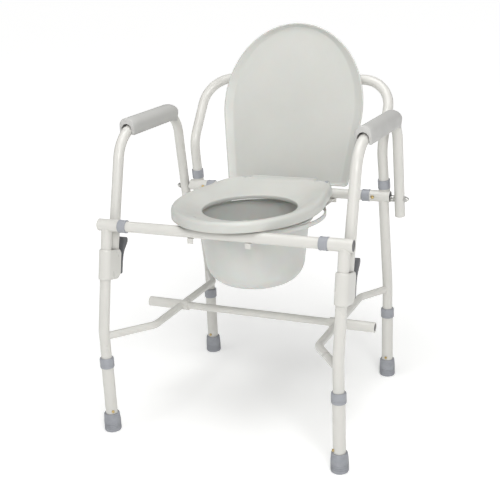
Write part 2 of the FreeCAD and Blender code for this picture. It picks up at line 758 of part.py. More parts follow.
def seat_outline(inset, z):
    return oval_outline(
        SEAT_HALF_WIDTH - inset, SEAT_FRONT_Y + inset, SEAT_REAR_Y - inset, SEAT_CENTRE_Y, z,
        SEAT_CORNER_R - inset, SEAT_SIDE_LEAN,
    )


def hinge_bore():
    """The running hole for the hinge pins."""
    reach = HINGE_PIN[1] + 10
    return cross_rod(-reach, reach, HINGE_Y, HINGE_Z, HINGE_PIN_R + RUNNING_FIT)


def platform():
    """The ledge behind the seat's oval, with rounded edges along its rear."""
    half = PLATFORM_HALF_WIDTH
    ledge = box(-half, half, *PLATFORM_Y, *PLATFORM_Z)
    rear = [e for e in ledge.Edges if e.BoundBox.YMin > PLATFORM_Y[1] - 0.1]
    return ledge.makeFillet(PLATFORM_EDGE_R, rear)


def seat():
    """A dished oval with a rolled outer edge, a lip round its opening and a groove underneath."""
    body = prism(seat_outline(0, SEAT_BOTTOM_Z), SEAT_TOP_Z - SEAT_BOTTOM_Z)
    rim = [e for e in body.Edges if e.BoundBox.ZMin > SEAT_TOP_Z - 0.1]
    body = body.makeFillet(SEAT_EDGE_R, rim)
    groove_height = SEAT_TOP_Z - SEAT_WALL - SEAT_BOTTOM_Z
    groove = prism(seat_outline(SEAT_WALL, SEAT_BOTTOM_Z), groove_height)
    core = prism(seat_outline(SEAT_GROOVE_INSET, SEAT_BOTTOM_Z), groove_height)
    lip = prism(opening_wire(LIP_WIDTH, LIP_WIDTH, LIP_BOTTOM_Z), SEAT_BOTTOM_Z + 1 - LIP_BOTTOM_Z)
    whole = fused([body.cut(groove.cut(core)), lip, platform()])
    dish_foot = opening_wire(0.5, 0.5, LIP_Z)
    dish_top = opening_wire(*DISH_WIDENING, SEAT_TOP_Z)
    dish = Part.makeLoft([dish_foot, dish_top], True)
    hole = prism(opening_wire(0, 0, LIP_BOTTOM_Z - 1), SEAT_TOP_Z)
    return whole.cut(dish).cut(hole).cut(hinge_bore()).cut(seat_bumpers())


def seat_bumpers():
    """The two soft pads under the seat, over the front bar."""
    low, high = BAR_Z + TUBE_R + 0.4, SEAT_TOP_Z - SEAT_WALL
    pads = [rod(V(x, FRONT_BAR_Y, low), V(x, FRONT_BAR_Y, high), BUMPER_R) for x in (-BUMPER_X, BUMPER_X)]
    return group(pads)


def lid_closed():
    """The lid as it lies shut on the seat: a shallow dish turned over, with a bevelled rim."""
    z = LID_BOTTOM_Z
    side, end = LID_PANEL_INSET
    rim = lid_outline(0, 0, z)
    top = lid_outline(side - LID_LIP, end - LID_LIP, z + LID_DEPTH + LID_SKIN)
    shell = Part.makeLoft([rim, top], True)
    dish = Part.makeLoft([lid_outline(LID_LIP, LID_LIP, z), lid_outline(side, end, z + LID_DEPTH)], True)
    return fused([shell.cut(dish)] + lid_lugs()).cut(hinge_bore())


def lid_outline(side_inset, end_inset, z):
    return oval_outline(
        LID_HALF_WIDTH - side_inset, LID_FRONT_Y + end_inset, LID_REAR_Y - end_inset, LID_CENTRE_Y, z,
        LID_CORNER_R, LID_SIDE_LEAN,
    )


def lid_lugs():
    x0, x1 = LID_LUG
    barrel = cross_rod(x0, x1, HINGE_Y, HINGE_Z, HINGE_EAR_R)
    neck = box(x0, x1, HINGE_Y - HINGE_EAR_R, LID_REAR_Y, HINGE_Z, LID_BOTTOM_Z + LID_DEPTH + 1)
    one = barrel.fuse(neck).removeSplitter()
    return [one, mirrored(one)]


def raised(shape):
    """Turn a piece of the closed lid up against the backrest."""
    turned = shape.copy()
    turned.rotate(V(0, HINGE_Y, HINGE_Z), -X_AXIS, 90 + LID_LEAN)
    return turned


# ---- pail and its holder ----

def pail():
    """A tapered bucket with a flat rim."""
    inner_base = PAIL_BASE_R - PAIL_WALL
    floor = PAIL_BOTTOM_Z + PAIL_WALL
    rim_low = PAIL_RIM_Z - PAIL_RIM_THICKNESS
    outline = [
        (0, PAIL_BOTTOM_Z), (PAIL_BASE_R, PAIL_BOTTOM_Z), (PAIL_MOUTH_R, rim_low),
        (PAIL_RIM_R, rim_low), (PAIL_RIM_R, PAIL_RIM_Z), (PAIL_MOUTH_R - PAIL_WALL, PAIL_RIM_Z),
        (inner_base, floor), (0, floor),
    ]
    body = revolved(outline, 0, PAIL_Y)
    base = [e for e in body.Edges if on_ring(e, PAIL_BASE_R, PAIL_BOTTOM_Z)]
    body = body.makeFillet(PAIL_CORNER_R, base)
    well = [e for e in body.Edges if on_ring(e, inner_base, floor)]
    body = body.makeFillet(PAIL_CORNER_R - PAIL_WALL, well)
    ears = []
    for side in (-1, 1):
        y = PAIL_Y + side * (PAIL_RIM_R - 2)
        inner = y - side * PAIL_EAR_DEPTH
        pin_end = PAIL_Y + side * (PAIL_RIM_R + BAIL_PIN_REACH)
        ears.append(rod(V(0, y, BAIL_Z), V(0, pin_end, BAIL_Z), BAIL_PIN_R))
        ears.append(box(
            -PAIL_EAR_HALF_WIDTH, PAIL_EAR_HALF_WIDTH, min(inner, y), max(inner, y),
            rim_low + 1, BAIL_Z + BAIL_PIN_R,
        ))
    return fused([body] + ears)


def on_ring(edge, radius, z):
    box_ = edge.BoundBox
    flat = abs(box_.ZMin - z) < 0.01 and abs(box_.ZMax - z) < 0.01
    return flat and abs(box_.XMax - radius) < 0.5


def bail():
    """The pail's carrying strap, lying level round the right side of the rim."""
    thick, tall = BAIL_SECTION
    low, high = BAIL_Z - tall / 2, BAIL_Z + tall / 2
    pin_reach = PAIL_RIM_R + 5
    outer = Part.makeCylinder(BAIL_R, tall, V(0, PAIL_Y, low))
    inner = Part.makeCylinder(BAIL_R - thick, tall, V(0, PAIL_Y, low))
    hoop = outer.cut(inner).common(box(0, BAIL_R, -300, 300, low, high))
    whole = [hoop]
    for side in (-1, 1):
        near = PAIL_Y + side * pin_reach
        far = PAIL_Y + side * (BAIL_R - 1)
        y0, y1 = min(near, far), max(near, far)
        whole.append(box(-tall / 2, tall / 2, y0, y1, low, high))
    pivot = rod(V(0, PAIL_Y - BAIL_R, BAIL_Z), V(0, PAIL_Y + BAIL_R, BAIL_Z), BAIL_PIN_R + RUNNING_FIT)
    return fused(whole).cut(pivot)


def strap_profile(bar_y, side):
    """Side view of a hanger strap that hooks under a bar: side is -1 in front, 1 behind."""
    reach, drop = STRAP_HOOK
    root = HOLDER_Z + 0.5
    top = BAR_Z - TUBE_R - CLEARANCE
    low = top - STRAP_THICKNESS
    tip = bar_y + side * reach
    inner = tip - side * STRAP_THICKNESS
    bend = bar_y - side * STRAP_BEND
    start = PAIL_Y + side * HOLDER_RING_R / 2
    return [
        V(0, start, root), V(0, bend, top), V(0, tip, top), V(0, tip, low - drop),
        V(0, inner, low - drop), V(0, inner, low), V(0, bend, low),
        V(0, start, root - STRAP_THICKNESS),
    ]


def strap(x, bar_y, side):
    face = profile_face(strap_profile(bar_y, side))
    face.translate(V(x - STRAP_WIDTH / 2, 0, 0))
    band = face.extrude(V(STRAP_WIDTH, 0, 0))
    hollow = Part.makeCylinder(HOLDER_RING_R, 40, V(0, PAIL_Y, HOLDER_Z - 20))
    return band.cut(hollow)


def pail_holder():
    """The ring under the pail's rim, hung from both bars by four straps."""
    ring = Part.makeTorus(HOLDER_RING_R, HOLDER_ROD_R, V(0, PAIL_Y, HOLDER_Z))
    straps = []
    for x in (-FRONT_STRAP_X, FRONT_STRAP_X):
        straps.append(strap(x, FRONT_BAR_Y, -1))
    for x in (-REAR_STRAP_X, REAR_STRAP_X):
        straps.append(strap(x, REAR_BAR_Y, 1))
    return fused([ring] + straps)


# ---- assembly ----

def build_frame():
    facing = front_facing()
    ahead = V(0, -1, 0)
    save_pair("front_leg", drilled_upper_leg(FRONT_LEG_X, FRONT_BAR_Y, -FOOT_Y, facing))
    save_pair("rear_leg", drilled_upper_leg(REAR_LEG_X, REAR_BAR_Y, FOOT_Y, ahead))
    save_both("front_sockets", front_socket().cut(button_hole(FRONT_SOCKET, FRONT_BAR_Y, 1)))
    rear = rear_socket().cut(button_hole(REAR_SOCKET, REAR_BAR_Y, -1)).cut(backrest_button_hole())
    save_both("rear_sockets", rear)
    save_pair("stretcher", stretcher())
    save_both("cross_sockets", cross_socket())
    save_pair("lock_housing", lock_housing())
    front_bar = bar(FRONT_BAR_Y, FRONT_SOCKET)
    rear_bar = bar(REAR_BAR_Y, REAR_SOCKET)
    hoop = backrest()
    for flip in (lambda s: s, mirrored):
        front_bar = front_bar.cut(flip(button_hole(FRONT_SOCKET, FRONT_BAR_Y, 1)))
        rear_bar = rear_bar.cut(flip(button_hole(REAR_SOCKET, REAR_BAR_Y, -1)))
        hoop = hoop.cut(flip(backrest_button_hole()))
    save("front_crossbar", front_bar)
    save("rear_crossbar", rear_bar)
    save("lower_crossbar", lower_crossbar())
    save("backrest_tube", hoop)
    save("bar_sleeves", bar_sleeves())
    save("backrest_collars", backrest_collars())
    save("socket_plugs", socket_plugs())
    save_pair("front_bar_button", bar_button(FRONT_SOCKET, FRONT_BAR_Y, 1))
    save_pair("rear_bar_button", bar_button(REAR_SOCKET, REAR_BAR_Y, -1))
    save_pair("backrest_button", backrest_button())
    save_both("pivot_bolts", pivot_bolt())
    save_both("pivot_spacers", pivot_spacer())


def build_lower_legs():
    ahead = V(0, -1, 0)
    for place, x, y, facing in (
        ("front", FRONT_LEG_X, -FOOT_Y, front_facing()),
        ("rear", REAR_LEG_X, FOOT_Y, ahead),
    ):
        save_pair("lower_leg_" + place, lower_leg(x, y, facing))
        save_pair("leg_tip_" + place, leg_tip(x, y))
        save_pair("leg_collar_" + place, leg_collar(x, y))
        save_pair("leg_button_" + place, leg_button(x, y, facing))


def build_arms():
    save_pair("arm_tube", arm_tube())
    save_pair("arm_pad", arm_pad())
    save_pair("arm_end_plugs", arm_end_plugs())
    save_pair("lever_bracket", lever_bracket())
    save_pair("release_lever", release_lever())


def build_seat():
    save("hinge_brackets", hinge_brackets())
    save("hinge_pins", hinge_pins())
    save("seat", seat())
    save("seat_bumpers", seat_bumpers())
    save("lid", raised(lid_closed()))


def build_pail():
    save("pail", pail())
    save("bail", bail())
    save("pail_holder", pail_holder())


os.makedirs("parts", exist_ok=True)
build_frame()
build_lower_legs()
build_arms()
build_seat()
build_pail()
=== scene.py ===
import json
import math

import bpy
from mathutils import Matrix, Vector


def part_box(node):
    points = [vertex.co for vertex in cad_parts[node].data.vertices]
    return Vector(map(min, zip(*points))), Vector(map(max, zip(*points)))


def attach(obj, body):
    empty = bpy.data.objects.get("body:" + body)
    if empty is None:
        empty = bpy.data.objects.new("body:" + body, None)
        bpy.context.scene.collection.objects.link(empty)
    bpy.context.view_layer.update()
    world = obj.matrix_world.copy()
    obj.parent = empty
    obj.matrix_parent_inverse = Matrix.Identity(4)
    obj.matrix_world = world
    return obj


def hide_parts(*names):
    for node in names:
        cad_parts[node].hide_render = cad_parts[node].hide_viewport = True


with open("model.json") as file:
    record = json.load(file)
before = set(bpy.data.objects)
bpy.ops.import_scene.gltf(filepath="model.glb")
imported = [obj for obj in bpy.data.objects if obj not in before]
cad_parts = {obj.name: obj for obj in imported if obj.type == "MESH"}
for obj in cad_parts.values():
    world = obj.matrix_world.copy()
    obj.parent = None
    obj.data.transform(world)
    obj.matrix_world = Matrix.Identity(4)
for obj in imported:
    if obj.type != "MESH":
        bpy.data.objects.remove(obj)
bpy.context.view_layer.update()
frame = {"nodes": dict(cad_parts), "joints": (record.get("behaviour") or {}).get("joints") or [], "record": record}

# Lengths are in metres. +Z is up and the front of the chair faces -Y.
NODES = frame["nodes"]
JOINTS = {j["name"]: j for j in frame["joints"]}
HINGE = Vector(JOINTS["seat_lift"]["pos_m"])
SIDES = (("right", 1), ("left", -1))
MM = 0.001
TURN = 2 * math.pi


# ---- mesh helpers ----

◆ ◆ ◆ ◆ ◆

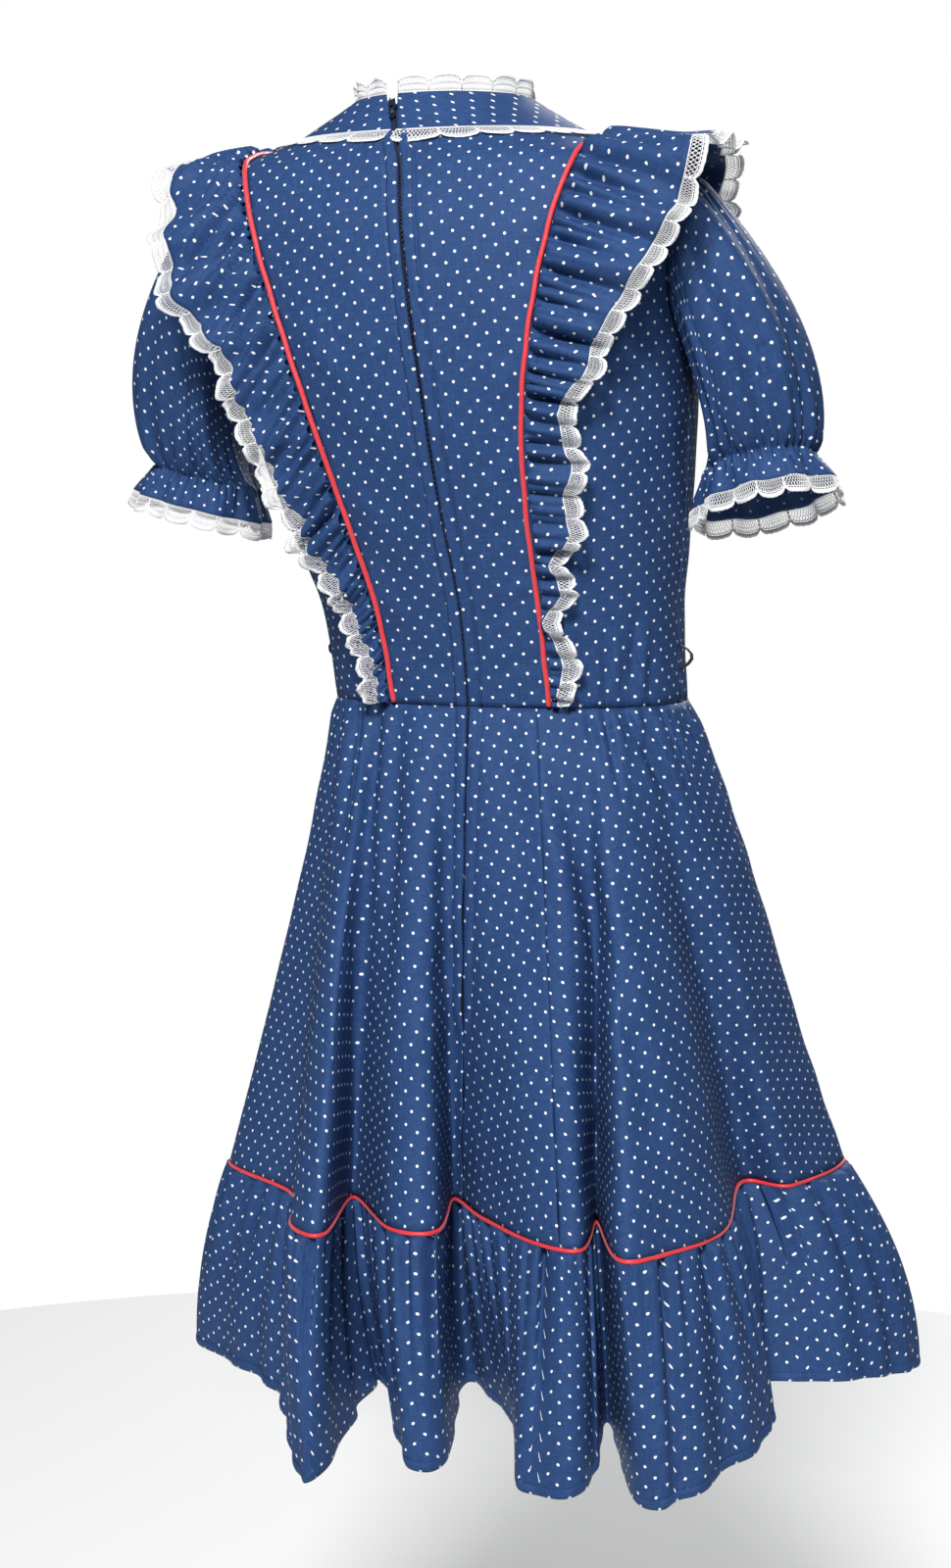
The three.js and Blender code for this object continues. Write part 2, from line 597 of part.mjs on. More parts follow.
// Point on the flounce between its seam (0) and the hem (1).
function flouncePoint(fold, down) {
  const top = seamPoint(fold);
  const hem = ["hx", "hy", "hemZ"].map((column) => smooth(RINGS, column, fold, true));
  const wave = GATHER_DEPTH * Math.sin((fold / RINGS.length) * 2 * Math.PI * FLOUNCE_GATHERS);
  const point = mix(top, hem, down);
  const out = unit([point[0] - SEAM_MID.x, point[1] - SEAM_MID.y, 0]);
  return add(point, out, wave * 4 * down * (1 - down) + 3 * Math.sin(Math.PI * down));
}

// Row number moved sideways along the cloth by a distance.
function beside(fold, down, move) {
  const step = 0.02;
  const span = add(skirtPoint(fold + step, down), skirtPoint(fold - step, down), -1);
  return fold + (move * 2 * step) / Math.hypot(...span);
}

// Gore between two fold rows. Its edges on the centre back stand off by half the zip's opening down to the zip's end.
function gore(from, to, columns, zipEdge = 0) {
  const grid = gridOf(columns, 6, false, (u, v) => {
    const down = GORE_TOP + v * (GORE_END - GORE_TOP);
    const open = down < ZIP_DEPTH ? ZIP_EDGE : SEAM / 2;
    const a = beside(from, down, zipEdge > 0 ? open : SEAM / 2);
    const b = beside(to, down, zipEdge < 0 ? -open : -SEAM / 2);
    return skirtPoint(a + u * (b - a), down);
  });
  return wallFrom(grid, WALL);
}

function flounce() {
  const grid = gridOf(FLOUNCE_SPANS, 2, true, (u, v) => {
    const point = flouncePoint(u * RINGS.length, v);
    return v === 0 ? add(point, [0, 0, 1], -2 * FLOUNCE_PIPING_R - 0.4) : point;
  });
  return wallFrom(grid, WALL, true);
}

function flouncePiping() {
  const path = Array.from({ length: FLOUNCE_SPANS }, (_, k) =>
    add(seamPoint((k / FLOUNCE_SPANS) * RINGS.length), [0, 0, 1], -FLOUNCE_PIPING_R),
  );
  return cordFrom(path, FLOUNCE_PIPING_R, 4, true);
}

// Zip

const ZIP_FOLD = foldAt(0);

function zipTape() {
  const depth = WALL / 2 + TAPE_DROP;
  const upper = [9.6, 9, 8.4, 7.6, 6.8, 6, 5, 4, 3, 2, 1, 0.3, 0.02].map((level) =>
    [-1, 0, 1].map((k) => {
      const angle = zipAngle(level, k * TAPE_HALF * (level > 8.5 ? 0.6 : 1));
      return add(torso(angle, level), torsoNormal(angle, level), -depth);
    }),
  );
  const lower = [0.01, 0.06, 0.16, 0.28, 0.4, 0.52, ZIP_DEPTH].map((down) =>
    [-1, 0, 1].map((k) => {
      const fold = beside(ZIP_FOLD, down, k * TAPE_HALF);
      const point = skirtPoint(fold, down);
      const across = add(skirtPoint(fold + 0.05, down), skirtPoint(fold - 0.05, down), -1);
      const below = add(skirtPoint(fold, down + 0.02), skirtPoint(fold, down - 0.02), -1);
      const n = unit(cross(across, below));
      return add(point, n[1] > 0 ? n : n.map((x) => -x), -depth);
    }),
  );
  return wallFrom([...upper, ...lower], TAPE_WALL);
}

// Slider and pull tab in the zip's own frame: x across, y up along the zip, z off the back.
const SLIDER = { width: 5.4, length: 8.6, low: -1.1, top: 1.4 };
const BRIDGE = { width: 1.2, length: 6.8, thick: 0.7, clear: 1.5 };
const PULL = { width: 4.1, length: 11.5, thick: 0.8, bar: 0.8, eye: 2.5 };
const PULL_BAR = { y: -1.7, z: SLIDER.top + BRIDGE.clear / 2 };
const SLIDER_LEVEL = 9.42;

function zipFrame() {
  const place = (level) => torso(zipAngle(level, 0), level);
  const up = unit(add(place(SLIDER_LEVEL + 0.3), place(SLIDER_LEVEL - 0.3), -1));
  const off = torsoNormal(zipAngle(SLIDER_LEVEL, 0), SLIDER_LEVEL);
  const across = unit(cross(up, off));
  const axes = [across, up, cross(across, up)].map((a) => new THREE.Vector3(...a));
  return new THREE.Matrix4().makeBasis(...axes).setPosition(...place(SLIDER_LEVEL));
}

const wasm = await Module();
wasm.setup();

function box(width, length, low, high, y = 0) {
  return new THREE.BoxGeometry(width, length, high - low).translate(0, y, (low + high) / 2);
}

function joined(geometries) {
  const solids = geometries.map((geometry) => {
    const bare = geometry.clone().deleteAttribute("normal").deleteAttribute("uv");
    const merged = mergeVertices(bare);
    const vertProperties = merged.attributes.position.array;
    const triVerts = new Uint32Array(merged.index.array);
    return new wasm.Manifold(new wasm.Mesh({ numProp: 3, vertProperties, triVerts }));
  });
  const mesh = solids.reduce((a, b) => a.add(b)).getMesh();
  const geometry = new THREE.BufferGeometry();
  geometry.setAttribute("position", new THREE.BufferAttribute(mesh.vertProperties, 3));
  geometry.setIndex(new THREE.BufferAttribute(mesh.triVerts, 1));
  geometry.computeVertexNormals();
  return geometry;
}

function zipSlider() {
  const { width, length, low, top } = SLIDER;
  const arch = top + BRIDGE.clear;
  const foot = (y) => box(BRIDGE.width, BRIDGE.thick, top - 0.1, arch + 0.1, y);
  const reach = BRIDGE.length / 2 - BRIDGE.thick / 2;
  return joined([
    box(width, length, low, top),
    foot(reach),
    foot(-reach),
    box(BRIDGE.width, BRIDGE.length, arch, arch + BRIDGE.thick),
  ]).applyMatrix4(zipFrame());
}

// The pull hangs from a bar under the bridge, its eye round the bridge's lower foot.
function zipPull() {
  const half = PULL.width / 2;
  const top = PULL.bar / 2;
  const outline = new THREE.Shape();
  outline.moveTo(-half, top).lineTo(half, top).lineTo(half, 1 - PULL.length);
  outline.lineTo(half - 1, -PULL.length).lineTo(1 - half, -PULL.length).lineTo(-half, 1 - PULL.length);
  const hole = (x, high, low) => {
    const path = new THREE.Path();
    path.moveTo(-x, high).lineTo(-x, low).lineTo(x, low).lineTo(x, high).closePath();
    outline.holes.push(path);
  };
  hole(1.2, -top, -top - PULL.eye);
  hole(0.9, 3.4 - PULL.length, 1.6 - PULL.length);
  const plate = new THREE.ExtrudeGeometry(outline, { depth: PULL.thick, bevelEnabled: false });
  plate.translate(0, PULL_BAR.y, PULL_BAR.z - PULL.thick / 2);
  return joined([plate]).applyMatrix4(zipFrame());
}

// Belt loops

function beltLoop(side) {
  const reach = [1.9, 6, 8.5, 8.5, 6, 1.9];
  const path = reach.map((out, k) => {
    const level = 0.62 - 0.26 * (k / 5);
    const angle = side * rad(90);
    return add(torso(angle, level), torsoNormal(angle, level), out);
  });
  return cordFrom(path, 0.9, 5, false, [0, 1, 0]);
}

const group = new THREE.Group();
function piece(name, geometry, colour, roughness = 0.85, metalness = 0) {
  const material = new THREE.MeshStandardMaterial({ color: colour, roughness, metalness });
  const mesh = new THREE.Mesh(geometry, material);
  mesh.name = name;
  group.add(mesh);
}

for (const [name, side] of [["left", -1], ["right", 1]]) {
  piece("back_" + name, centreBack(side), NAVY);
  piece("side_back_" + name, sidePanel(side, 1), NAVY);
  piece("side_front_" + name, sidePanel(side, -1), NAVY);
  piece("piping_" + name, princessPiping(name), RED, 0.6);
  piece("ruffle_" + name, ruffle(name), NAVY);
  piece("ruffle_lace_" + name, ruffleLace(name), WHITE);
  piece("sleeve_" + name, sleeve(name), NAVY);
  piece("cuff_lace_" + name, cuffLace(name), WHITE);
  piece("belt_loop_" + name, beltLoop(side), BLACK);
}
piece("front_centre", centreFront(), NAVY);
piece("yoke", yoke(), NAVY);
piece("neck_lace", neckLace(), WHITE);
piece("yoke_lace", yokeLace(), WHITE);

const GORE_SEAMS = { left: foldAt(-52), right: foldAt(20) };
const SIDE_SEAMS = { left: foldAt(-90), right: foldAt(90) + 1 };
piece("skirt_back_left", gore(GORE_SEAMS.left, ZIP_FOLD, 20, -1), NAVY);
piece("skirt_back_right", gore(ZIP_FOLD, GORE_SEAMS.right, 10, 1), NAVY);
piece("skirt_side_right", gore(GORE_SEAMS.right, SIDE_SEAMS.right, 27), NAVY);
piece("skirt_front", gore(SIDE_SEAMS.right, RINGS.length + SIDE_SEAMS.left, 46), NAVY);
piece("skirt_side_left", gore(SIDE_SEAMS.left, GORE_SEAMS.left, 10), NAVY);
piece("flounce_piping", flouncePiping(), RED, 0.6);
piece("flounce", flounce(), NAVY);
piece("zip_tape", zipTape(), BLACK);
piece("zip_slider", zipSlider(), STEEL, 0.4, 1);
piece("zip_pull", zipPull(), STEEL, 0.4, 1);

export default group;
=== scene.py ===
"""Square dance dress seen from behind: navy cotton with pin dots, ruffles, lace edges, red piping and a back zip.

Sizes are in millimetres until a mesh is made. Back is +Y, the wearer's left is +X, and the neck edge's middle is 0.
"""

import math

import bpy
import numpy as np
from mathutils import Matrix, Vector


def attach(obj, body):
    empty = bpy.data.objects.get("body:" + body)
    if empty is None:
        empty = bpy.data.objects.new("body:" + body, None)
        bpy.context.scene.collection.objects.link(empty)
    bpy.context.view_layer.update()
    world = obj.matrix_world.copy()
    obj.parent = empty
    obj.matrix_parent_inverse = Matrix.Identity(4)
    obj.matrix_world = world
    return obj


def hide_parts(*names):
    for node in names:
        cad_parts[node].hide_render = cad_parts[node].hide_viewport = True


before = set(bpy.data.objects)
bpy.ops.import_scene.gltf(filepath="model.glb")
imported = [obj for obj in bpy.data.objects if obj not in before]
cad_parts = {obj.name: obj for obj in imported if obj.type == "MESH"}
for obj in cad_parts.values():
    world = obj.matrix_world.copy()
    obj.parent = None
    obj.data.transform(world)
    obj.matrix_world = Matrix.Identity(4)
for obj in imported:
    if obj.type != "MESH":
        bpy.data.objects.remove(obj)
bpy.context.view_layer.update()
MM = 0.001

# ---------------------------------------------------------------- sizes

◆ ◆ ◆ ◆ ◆

◆ WRITTEN TASK: Start with the line that contains "Write part 2 of" and end with the line that contains "return ledge.makeFillet(PLATFORM_EDGE_R, rear)"; give those lines again exactly, and no others.

◆ SOLUTION FOR THIS TASK:
Write part 2 of the FreeCAD and Blender code for this picture. It picks up at line 758 of part.py. More parts follow.
def seat_outline(inset, z):
    return oval_outline(
        SEAT_HALF_WIDTH - inset, SEAT_FRONT_Y + inset, SEAT_REAR_Y - inset, SEAT_CENTRE_Y, z,
        SEAT_CORNER_R - inset, SEAT_SIDE_LEAN,
    )


def hinge_bore():
    """The running hole for the hinge pins."""
    reach = HINGE_PIN[1] + 10
    return cross_rod(-reach, reach, HINGE_Y, HINGE_Z, HINGE_PIN_R + RUNNING_FIT)


def platform():
    """The ledge behind the seat's oval, with rounded edges along its rear."""
    half = PLATFORM_HALF_WIDTH
    ledge = box(-half, half, *PLATFORM_Y, *PLATFORM_Z)
    rear = [e for e in ledge.Edges if e.BoundBox.YMin > PLATFORM_Y[1] - 0.1]
    return ledge.makeFillet(PLATFORM_EDGE_R, rear)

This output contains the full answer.